There is also the Lucas who wants to dazzle filmgoers with his luxurious bestiary. The Gungan klutz Jar Jar Binks, who talks (sometimes unintelligibly) like a Muppet Peter Lorre and walks as if he had springs for legs, is more annoying than endearing. But the junk dealer Watto is a little masterpiece of design: cinnamon stubble on his corrugated face, chipped rocks for teeth, the raspy voice of Brando's Godfather speaking Turkish, hummingbird wings that give him the aspect of a potbellied helicopter. He, Jar Jar and the other computer-generated critters are seamlessly integrated into live action--a superb technological achievement for Lucas' team.

One suspects that Lucas was more interested in the aliens than the humans, and in the art direction than the direction of actors. The vistas of the imperial city Coruscant and the Gungan sea kingdom have a suave rapture; but some of the dialogue scenes are way too starchy, as if the actors had been left to their own resources while George minded the computerized menagerie. Neeson gives Qui-Gon a flinty dignity; Pernilla August brings heft to the small role of Anakin's mother; and Ian McDiarmid is all oily ingratiation as Senator Palpatine. Ah, Palpatine: his name could be a hill of Rome, or a palpitating volcano--one that we know will explode in later episodes as he devolves into the dark Emperor.

We know so much in this first chapter--and not because of the prerelease hype. We know that plucky Anakin will grow up to be Darth Vader, so the crepe of Fate hangs over his ascendancy. We are meant to root for the boy when he finds himself in a plane cockpit during the climactic battle (he could be a kid sneaking a drive in his dad's Lamborghini), yet we know that the budding hero will later be a super-villain, as if Aladdin were to grow up to be Jafar.
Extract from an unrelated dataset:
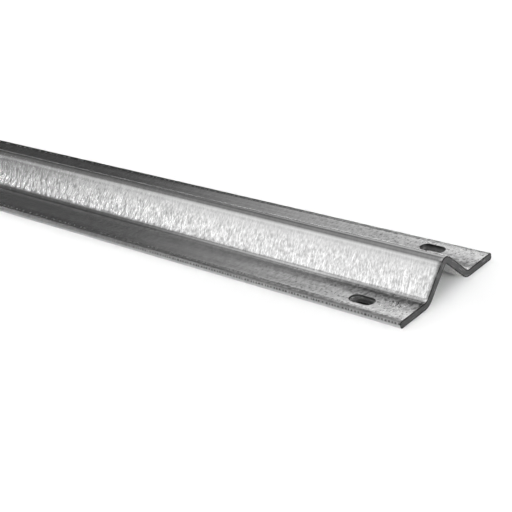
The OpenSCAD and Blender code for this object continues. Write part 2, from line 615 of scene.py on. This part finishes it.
def zinc_skin():
    """Galvanised face of the strip: fine dashes across it, drag lines along it, dull margins, painted shade
    on the crest and beside the bends, and a painted highlight beside the bends.
    Distances across are from the crest's middle, and zones near an end are told from that end."""
    material, n, shader = new_material("zinc_skin")
    sheet = n.add("ShaderNodeUVMap", uv_map="sheet").outputs[0]
    place = n.add("ShaderNodeSeparateXYZ", {0: n.add("ShaderNodeTexCoord").outputs["Object"]})
    side = place.outputs["Y"]
    along = n.math("ABSOLUTE", place.outputs["X"])
    across = n.math("ABSOLUTE", side)
    from_end = n.math("SUBTRACT", HALF_LENGTH, along)
    past_slot = n.math("SUBTRACT", along, SLOT_X)
    near_flange = n.zone(side, 0, -1)

    # Textures, in the strip's own flat layout
    leaning = n.stretch(sheet, (1, 1, 1), DASH_LEAN)
    dashes = n.noise(leaning, (1500, 520, 1), roughness=0.6)
    streaks = n.noise(leaning, (560, 180, 1), (5, 2, 0))
    splashes = n.noise(leaning, (600, 90, 1), (3, 3, 0), detail=1.0)
    cloud = n.noise(sheet, (70, 55, 1), (1, 9, 0), detail=3.0, roughness=0.55)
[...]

We know too--anyway, some of us do--that the original Star Wars was at times a stilted enterprise, and that, as secret alliances and bloodlines were revealed, the series matured, grew into emotional resonance. For now, The Phantom Menace is a phantom movie, the merest hint of a terrific saga that the final two episodes of the new trilogy may reveal. At least, that's what we, and Hollywood, want to believe. Hype, after all, is just moviespeak for hope.